EX-3.5 4 a13-14229_5ex3d5.htm EX-3.5

EXHIBIT 3.5

 

ARTICLES OF INCORPORATION

OF

JACKSON IRON & STEEL COMPANY, INC.

 

Article I

 

The name of the corporation is:  Jackson Iron & Metal Company, Inc.

 

Article II

 

The purpose or purposes for which the corporation is organized is to engage in any activity within the purposes for which corporations may be organized under the Business Corporation Act of Michigan.

 

Article III

 

The total authorized capital stock is:

 

1.              Common Shares 50,000 Par Value Per Share $1.00

 

Each share is entitled to one vote on all matters submitted to the shareholders of the corporation and each share shall have all of the same rights and preferences as each other share.

 

Article IV

 

1.              The address of the registered office is: 1306 Page Avenue, Jackson, Michigan 49203

 

2.              The mailing address is that of the registered office.

 

3.              The name of the resident agent at the registered office is:   Thomas J. Knoll

 

Article V

 

The name and address of the incorporator is as follows:

 

James B. Falahee, Jr.
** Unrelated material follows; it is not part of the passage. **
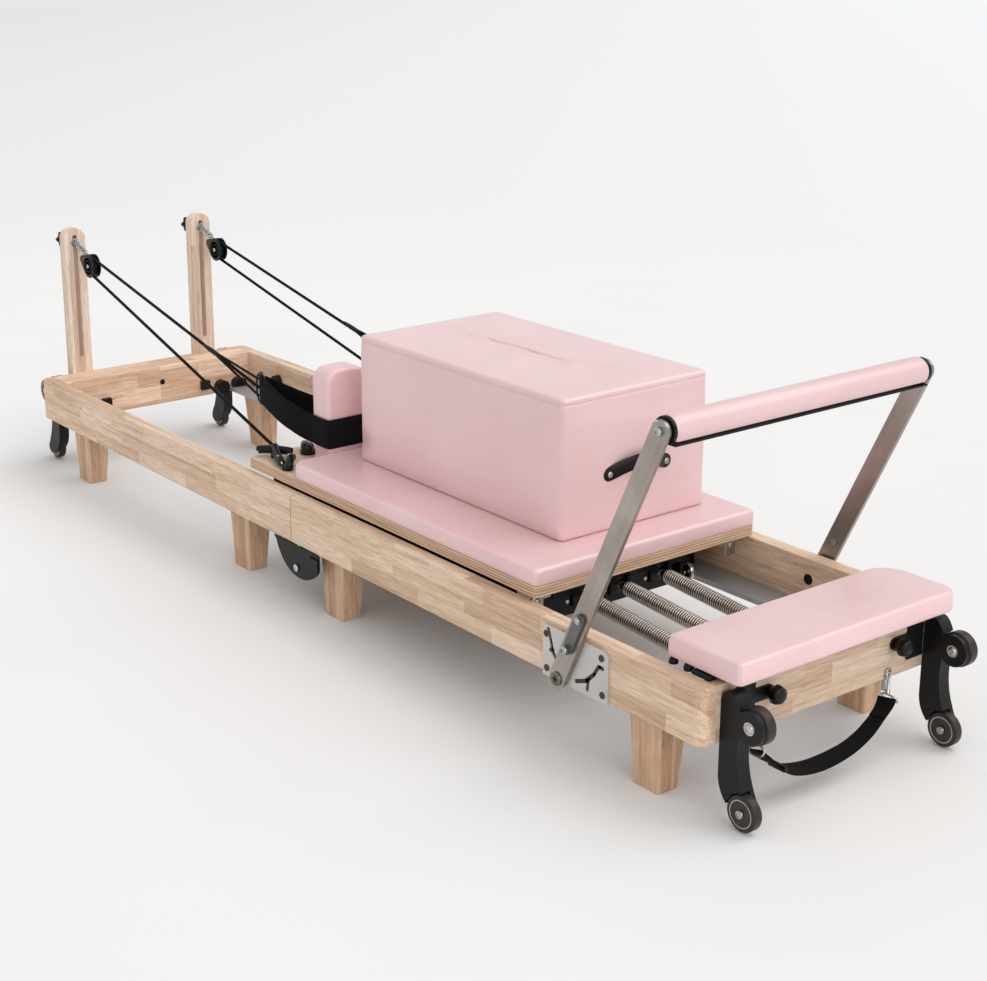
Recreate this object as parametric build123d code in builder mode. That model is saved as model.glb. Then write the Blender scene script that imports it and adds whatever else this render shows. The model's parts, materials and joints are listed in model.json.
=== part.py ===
"""Folding pilates reformer: wooden frame in two hinged halves, sprung carriage, ropes and footbar.

Frame: +X towards the foot end, +Y to the left of a user who lies head at -X, +Z up.
The origin is on the floor, at the middle of the length and of the width.
"""
from build123d import *
import math
import os

os.makedirs("parts", exist_ok=True)

# ---- driving dimensions, mm ----
HALF_LENGTH = 1232.0
HALF_WIDTH = 310.0
RAIL_THICK = 32.0
RAIL_BOTTOM = 140.0
RAIL_TOP = 243.0
FOLD_GAP = 1.0
HEAD_BEAM_DEPTH = 80.0
FOOT_BEAM_DEPTH = 32.0
INNER = HALF_WIDTH - RAIL_THICK
CORNER_ROUND = 20.0

LEG_BOTTOM = (64.0, 48.0)
LEG_TOP = (84.0, 62.0)
LEG_OUTER = 288.0
LEG_FOOT_CENTRES = (1080.0, 122.0)
LEG_HEAD_CENTRES = (-1054.0, -256.0)

SLAT_THICK = 9.5
TRACK_BOTTOM = RAIL_BOTTOM + SLAT_THICK
TRACK_THICK = 6.0
TRACK_TOP = TRACK_BOTTOM + TRACK_THICK
TRACK_INNER = 200.0

HINGE_Z = 78.0
HINGE_PIN_R = 6.0

FOOTBAR_PIVOT = (890.0, 146.0)
FOOTBAR_TOP = (1128.0, 653.0)
ARM_WIDTH = 38.0
ARM_INNER = 316.0
ARM_THICK = 8.0
PIVOT_BOLT_R = 8.0
FOOTBAR_PAD_R = 26.0
FOOTBAR_PAD_HALF = 307.0
LEVER_PIVOT = (951.5, 277.0)
LEVER_PIN = (922.0, 214.0)

CARRIAGE_HEAD = -215.0
CARRIAGE_FOOT = 779.0
CARRIAGE_HALF_WIDTH = 281.0
BOARD_BOTTOM = 250.0
BOARD_TOP = 272.0
PAD_TOP = 303.0
PAD_HEAD = -46.0

ROLLER_R = 20.0
ROLLER_X = (-150.0, 640.0)
ROLLER_Z = TRACK_TOP + ROLLER_R + 0.3

BOX_X = (32.0, 694.0)
BOX_Y = (-149.0, 223.0)
BOX_WALL = 16.0
BOX_Z = (PAD_TOP + 0.3, 580.0)

SPRING_R = 12.5
SPRING_Y = (-132.0, -38.0, 66.0)
SPRING_HOOK = (729.0, 209.0)
SPRING_BAR = (1162.0, 178.0)
SPRING_BAR_R = 8.0

RISER_Y = 188.0
RISER_WIDTH = 58.0
RISER_THICK = 30.0
RISER_TOP = 631.0
SLOT_Z = (291.0, 607.0)
SLOT_WIDTH = 13.0
HANGER_Z = 594.0
BLOCK_AXLE = (-1138.0, 546.0)
SHEAVE_R = 24.0
CHEEK_R = 31.0
ROPE_R = 3.9
ROPE_WRAP_R = 23.0
RING_POINT = (-290.0, 198.0, 400.0)
CLEAT_POINT = (-196.0, 226.0, 290.0)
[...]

One Jackson Square, Jackson, MI 49201

 

Article VI

 

When a compromise or arrangement or a plan or reorganization of this corporation is proposed between this corporation and its creditors or any class of them or between this corporation and its shareholders or any class of them, a court of equity jurisdiction within the state, on application of this corporation or of a creditor or shareholder thereof, or on application of a receiver appointed for the corporation, may order a meeting of the creditors or class of creditors or of the shareholders or class of shareholders to be affected by the proposed compromise or arrangement or reorganization, to be summoned in such a manner as the court directs.  If a majority in number representing ¾ in value of the creditors or class of creditors, or of the shareholders or class of shareholders to be affected by the proposed compromise or arrangement or a reorganization, agree to a compromise or arrangement or a reorganization of this corporation as a consequence of the compromise or arrangement, the compromise or arrangement and the reorganization, if sanctioned by the court to which the application has been made, shall be binding on all the creditors or class of creditors, or on all the shareholders or class of shareholders and also on this corporation.

 

Article VII

 

Any action required or permitted by the Act to be taken at an annual or special meeting of shareholders may be taken without a meeting, without prior notice and without a vote.  If a consent in writing, setting forth the action so taken, is signed by the holders of outstanding stock having not less than the minimum number of votes that would be necessary to authorize or take the action at a meeting at which all shares entitled to vote thereon were present and voted.

 

Prompt notice of the taking of the corporate action without a meeting by less than unanimous written consent shall be given to shareholders who have not consented in writing.

 



 

CERTIFICATE OF AMENDMENT

TO THE ARTICLES OF INCORPORATION

OF

JACKSON IRON & METAL COMPANY, INC.

(filed December 29, 1994)

 

Article III of the Articles of Incorporation is amended to read as follows:

 

The total authorized capital stock is 50,000 shares of common stock with a par value of $1.00 per share and 4,000 shares of preferred stock with a par value of $100.00 per share.

 

A statement of all or any of the relative rights, preferences and limitations of the shares of each class is as follows:

 

(a)         Common stock, voting as a class, shall have forty-nine (49%) percent of the total voting power of the corporation, with each authorized share entitled to one vote; and

 

(b)         Preferred stock, voting as a class, shall have fifty-one (51%) percent of the total voting power of the corporation, with each authorized share entitled to one vote.  Each share of preferred stock shall be entitled to a twelve (12%) percent per annum, noncumulative dividend. The preferred stock shall be nonparticipating.